Un nuovo passo avanti nella caccia alle onde gravitazionali arriva dai laboratori statunitensi, dove un gruppo di ricercatori ha messo a punto un dispositivo capace di migliorare in modo decisivo la sensibilità di LIGO, l’osservatorio che per primo ha intercettato i debolissimi segnali prodotti da collisioni cosmiche tra buchi neri e stelle di neutroni.
Il sistema si chiama FROSTI, acronimo di FROnt Surface Type Irradiator, e agisce correggendo le minuscole deformazioni che i potenti fasci laser generano quando attraversano gli specchi del rivelatore. Il risultato, secondo i test, è un aumento di circa dieci volte nel volume di universo osservabile.
LIGO, operativo tra gli Stati Uniti e recentemente affiancato da altri interferometri come Virgo in Italia e KAGRA in Giappone, basa il proprio funzionamento sulla capacità di misurare variazioni infinitesimali nella distanza percorsa dalla luce. Quando però i ricercatori cercano di potenziare i laser per guardare più lontano, gli specchi che riflettono i fasci subiscono piccolissime distorsioni termiche. Anche ondulazioni inferiori alle dimensioni di un protone possono rendere il sistema meno preciso e mascherare i segnali provenienti dal cosmo.
Qui entra in gioco FROSTI e , nonostante il nome che evochi il freddo, il principio sfruttato è opposto: una serie di resistenze scalda in modo controllato la superficie dello specchio, ridisegnandone la forma ottica originale. Si tratta di una vera “chirurgia termica” che appiana le irregolarità senza introdurre rumori di fondo. Il tutto avviene in condizioni di ultra-vuoto, requisito indispensabile perché l’apparato non contamini le delicate superfici riflettenti.

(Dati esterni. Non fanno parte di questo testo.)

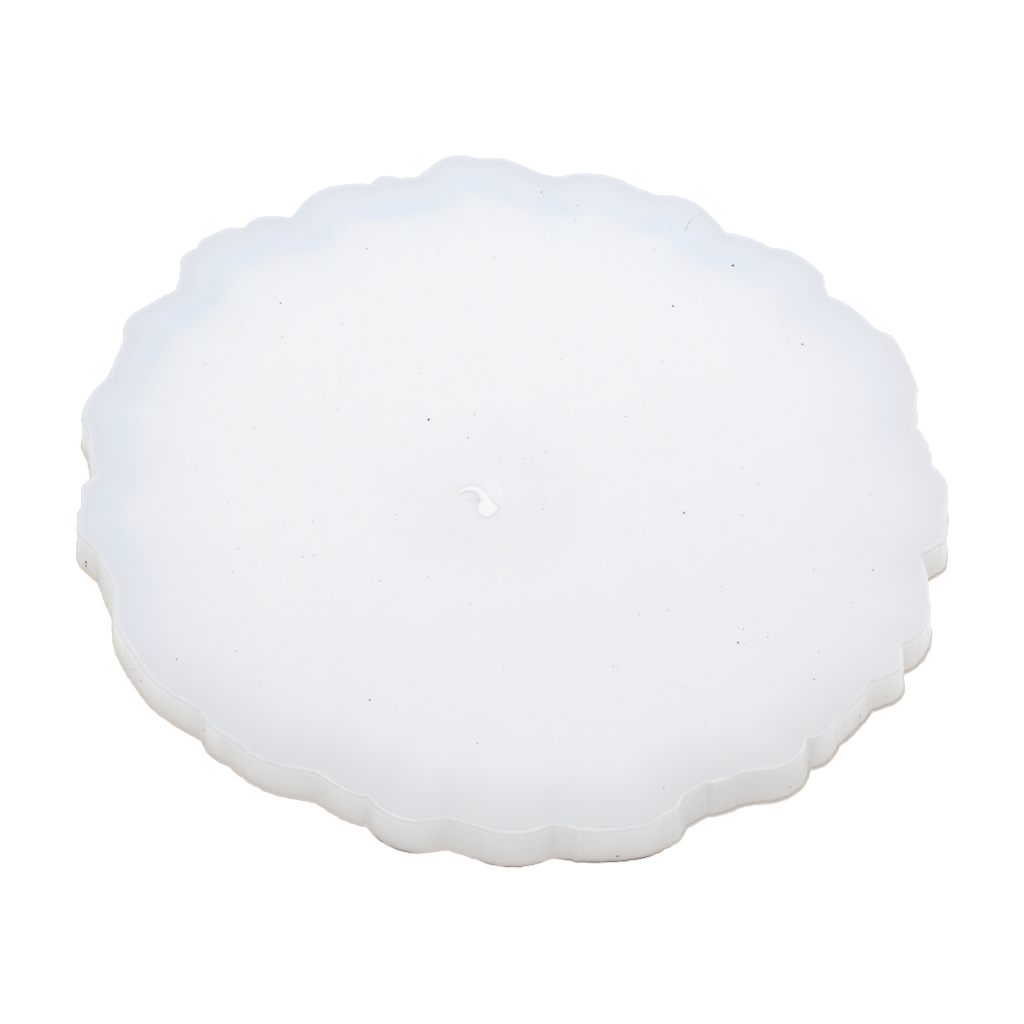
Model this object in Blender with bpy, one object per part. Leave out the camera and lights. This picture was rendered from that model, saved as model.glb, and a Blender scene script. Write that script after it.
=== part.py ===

I prototipi sperimentati dall’Università della California a Riverside hanno dimostrato non solo la capacità di correggere distorsioni complesse, ma anche una notevole tolleranza ad allineamenti imperfetti del fascio. In pratica, anche con errori di posizionamento minimi il sistema resta efficace. FROSTI è stato testato sugli specchi da 40 chilogrammi attualmente in uso, ma la tecnologia è progettata per essere scalabile e potrà essere applicata anche ai giganteschi specchi da 440 chilogrammi che equipaggeranno i futuri osservatori, come il Cosmic Explorer.
Arrivare a un incremento di dieci volte della capacità osservativa significa aprire la possibilità di rilevare milioni di fusioni tra buchi neri e stelle di neutroni che oggi restano invisibili. Ma non solo: i fisici sperano di scoprire anche sorgenti di onde gravitazionali ancora ignote, capaci di offrire indizi preziosi sulla natura della materia densa e sull’evoluzione dell’universo primordiale.
Nuove versioni sono già in fase di studio per gestire scenari ottici ancora più complessi e per accompagnare le prossime generazioni di rivelatori.